The Irish musician, Victor McMullan

“We weren’t rich, we were poor,” says Victor McMullan, 58, of Springfield, Ill. “But everybody was poor. You’d sing a song to help carry you through the tougher times.” McMullan sings and plays with Exorna, a musical group modeled after traditional Irish pub groups. Exorna will bring to the festival lyrical images and melodies of McMullan’s memories of his homeland.

Q: What gives you an artistic high?

A: “People who appreciate our music,” McMullan says.

Q:What part of the artistic process do you most enjoy?

A: Performing, McMullan says without hesitation. “The benefit of practice is the performance,” he says.

Q: Who or what is your inspiration?

A: The feel of Exorna Lane, where McMullan was born, comes through memories of his mother. “I picture her singing,” he says. He also draws upon his childhood and, through music, tries to keep his culture alive.

Q: How do you recommend that people use their inspirations?

A: McMullan insists that people should start young and that music should be a part of families and schools. He encourages a hands-on approach to music, saying that an instrument such as the spoons is a cheap and easy way for kids to start making music.

The writer, Melissa Witherington

A former coordinator of the festival, Melissa Witherington, 68, of Columbia began writing after retiring seven years ago from a career in education. Drawing from vivid childhood memories, Witherington follows her natural curiosity in writing stories and often uses it to work through frustrating situations. At the festival, she will read from “Stick ’Em Up, Daddy,” a humorous memoir inspired by a trip to her grandparents’ homestead after a 50-year absence. Witherington plans to dress as a member of the Red Hat Society, wearing purple clothes and a red hat. Witherington will also use dialects and sing songs to the young and the young at heart.

Q: What is the most moving artistic experience you’ve had?

A: “When I was writing about the return trip, I had surprising involuntary tears well up from my ‘little-girl heart,’” Witherington says. These tears sprang from the memory of a “very meaningful” experience that is included in “Stick ‘em Up, Daddy.”

Q: How do you recommend that people use their inspirations?

A: Witherington thinks people should act upon bursts of inspiration, saying that she often writes as soon as she feels inspired.

Q: What part of writing do you most enjoy?

A: “Research,” Witherington says. “I wake up in the night with a curiosity about something and google it.”

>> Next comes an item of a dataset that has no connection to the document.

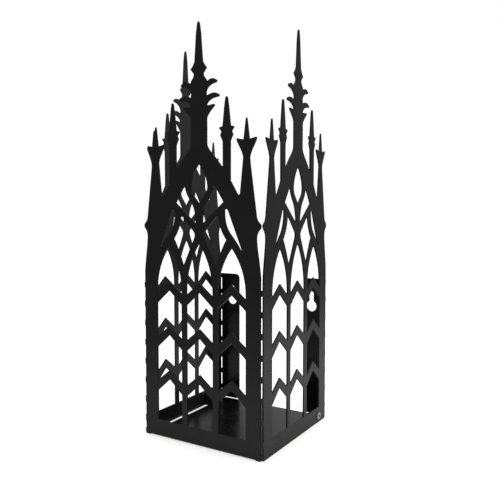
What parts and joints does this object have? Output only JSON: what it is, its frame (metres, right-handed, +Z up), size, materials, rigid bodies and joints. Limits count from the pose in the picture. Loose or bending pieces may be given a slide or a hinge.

Q: What part is most difficult?

A: “It’s re-reading (a story) over and over before it’s submitted to try and get a completely error-free copy,” Witherington says.

The gourder, Rhonda Adair

Inspired by another’s creation of a basket and hoping to find an interest that she and her husband could share, Rhonda Adair, 56, of Ursa, Ill., began doing “gourdwork” as a hobby in 1999. Her husband now assists in growing the gourds while Adair transforms the moldy, dried vegetables into intricately patterned works of art. Sea grass, waxed linen, beads, seeds and dyes help create what Adair describes as “timeless” and “organic” forms.

Q: What gives you an artistic high?

A: “Seeing the finished product,” says Adair. A gourd that looks “OK” up close while she’s working on it with dyes far exceeds her expectations when it’s done.

Q: Who or what is your inspiration?

A: Adair’s is drawn both from other “gourders” and the opportunities gourdwork has given her and her husband to work together toward a finished product.

Q: How do you recommend other people use their inspirations?

A: “You have to imagine the potential” and then act on it,” says Adair. “You can’t sit back and think, ‘Maybe I can do that,’” she says. “You have to actually create something.”